Coupled Solid Rocket Motor Ballistics and Trajectory Modeling for Higher Fidelity Launch Vehicle Design
- Ables, Brett
- May 19, 2014.
- Physical Description:
- 1 electronic document
- Restrictions on Access:
- Unclassified, Unlimited, Publicly available. and Free-to-read Unrestricted online access
- Multi-stage launch vehicles with solid rocket motors (SRMs) face design optimization challenges, especially when the mission scope changes frequently. Significant performance benefits can be realized if the solid rocket motors are optimized to the changing requirements. While SRMs represent a fixed performance at launch, rapid design iterations enable flexibility at design time, yielding significant performance gains. The streamlining and integration of SRM design and analysis can be achieved with improved analysis tools.

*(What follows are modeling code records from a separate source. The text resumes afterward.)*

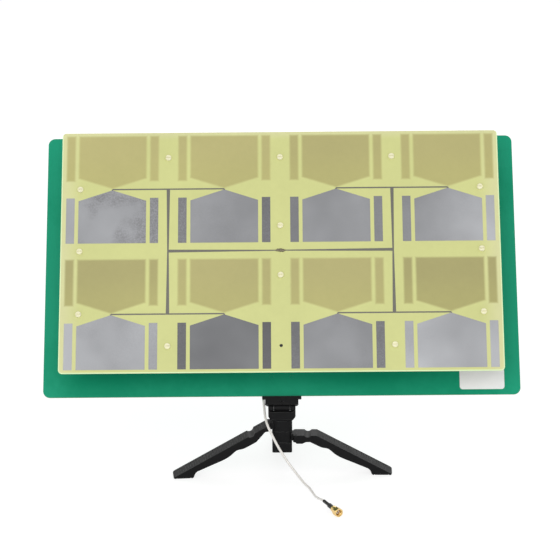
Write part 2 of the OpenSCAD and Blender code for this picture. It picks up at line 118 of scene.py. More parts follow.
# Middle line of the lead, in millimetres from the foot of the tripod's post: behind the
# panel down to the tilt hinge, then in front of it down to the table and to the plug.
UPPER_ROUTE = [(0, 70.6, 197.7), (0, 77.4, 193.6), (-1.5, 82.6, 186), (-4, 84, 175),
               (-8, 79, 160), (-12, 69, 144), (-15.5, 56, 128), (-18.5, 40, 110),
               (-19.6, 24, 93.5), (-19.2, 11, 81.5), (-17.9, 0.4, 68.8)]
LOWER_ROUTE = [(-17.7, -0.4, 67.4), (-16.8, -8.4, 61.4), (-14.4, -16, 55), (-10.4, -20, 47),
               (-5.8, -22.2, 38), (-0.4, -24.8, 29), (5.2, -27.8, 20.8), (11.2, -31.4, 13.4),
               (16.8, -36.6, 7.5), (22, -43.6, 3.4), (27, -53, 1.7), (29.9, -63.5, 1.3),
               (32.4, -73.5, 1.3), (35.2, -82.6, 2.4), (38.3, -90.9, 4.2), (40.7, -96.6, 4.8)]
# Between these two points the lead passes the tilt hinge.
SLEEVE_LONG = 22
PLUG_TURN = math.radians(-67)
PLUG_WAY = Vector((math.cos(PLUG_TURN), math.sin(PLUG_TURN), 0))


def smooth_line(points, steps):
    """Catmull-Rom line through the points."""
    line = []
    for i in range(len(points) - 1):
        a = points[max(i - 1, 0)]
        b, c = points[i], points[i + 1]
        d = points[min(i + 2, len(points) - 1)]
        for k in range(steps):
            t = k / steps
            line.append(0.5 * (2 * b + (c - a) * t + (2 * a - 5 * b + 4 * c - d) * t * t
                               + (3 * b - a - 3 * c + d) * t * t * t))
    return line + [points[-1]]


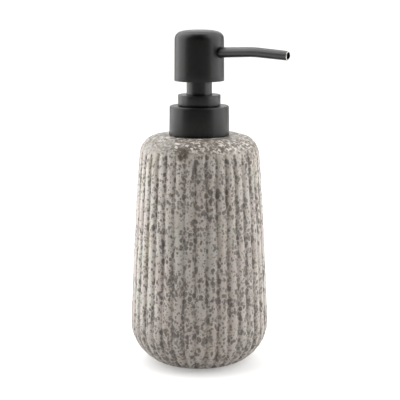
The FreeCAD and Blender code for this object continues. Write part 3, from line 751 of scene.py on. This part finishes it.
# ---------------------------------------------------------------- studio
def paper_sweep():
    """Seamless sweep: pale floor, a wide curve, and a wall well behind the object."""
    half_width, front, back, curve_r, wall_top = 4.0, 3.0, 2.2, 0.8, 3.2
    strips = 8
    outline = [(-front, 0.0), (-1.0, 0.0), (0.0, 0.0), (back - curve_r, 0.0)]
    for k in range(1, 13):
        angle = math.pi / 2 * k / 12
        outline.append((back - curve_r + curve_r * math.sin(angle), curve_r - curve_r * math.cos(angle)))
    outline.append((back, wall_top))
    away = -toward(0, 1, 0)
    side = Vector((away.y, -away.x, 0))
    points = []
    for along, height in outline:
        for k in range(strips + 1):
            across = side * half_width * (2 * k / strips - 1)
            points.append(away * along + across + Vector((0, 0, height)))
    row = strips + 1
    corners = [row * i + k for i in range(len(outline) - 1) for k in range(strips)]
    faces = [(c, c + 1, c + row + 1, c + row) for c in corners]
    mesh = bpy.data.meshes.new("paper_sweep")
    mesh.from_pydata(points, [], faces)
    soften(mesh)
    mesh.materials.append(studio_paper())
    sweep = bpy.data.objects.new("paper_sweep", mesh)
    bpy.context.scene.collection.objects.link(sweep)


def softbox(name, azimuth_deg, distance, height, width, tall, power, aim=Vector((0, 0, 0.1))):
    """Area light that faces a point, the bottle's middle unless another is given."""
    light = bpy.data.lights.new(name, "AREA")
    light.shape = "RECTANGLE"
    light.size = width
    light.size_y = tall
    light.energy = power
    lamp = bpy.data.objects.new(name, light)
    bpy.context.scene.collection.objects.link(lamp)
    lamp.location = toward(math.radians(azimuth_deg), distance, height)
    lamp.rotation_euler = (aim - lamp.location).to_track_quat("-Z", "Y").to_euler()
    lamp.visible_camera = False


def studio_light():
    softbox("left_box", -101, 1.0, 0.62, 1.6, 1.8, 33)
    softbox("right_box", 87, 1.0, 0.62, 1.6, 1.8, 30)
    softbox("back_wash", 180, 1.6, 1.2, 2.4, 1.2, 6)
    softbox("wall_wash", 180, 0.9, 2.4, 2.4, 0.5, 22, toward(math.pi, 2.2, 0.9))
    softbox("top_box", 180, 0.3, 1.5, 1.2, 0.9, 9)
    world = bpy.data.worlds.new("room")
    world.use_nodes = True
    world.node_tree.nodes["Background"].inputs["Color"].default_value = (0.96, 0.98, 1.0, 1)
    world.node_tree.nodes["Background"].inputs["Strength"].default_value = 0.06
    bpy.context.scene.world = world
    bpy.context.scene.view_settings.view_transform = "Standard"


def camera():
    data = bpy.data.cameras.new("camera")
    data.lens = LENS
    data.sensor_width = SENSOR
    eye = bpy.data.objects.new("camera", data)
    bpy.context.scene.collection.objects.link(eye)
    eye.location = toward(0, CAMERA_DISTANCE, CAMERA_HEIGHT)
    side = toward(math.pi / 2, AIM_SIDE, 0)
    aim = Vector((side.x, side.y, AIM_HEIGHT)) - eye.location
    eye.rotation_euler = aim.to_track_quat("-Z", "Y").to_euler()
    bpy.context.scene.camera = eye


build_object()
paper_sweep()
studio_light()
camera()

While powerful and versatile, the Solid Performance Program (SPP) is not conducive to rapid design iteration. Performing a design iteration with SPP and a trajectory solver is a labor intensive process. To enable a better workflow, SPP, the Program to Optimize Simulated Trajectories (POST), and the interfaces between them have been improved and automated, and a graphical user interface (GUI) has been developed. The GUI enables real-time visual feedback of grain and nozzle design inputs, enforces parameter dependencies, removes redundancies, and simplifies manipulation of SPP and POST's numerous options. Automating the analysis also simplifies batch analyses and trade studies. Finally, the GUI provides post-processing, visualization, and comparison of results. Wrapping legacy high-fidelity analysis codes with modern software provides the improved interface necessary to enable rapid coupled SRM ballistics and vehicle trajectory analysis. Low cost trade studies demonstrate the sensitivities of flight performance metrics to propulsion characteristics. Incorporating high fidelity analysis from SPP into vehicle design reduces performance margins and improves reliability. By flying an SRM designed with the same assumptions as the rest of the vehicle, accurate comparisons can be made between competing architectures. In summary, this flexible workflow is a critical component to designing a versatile launch vehicle model that can accommodate a volatile mission scope.
- NASA Technical Reports Server (NTRS) Collection.
- Document ID: 20140010455., M14-3259., and JANNAF Propulsion Meeting; 19-22 May 2014; Charleston, SC; United States.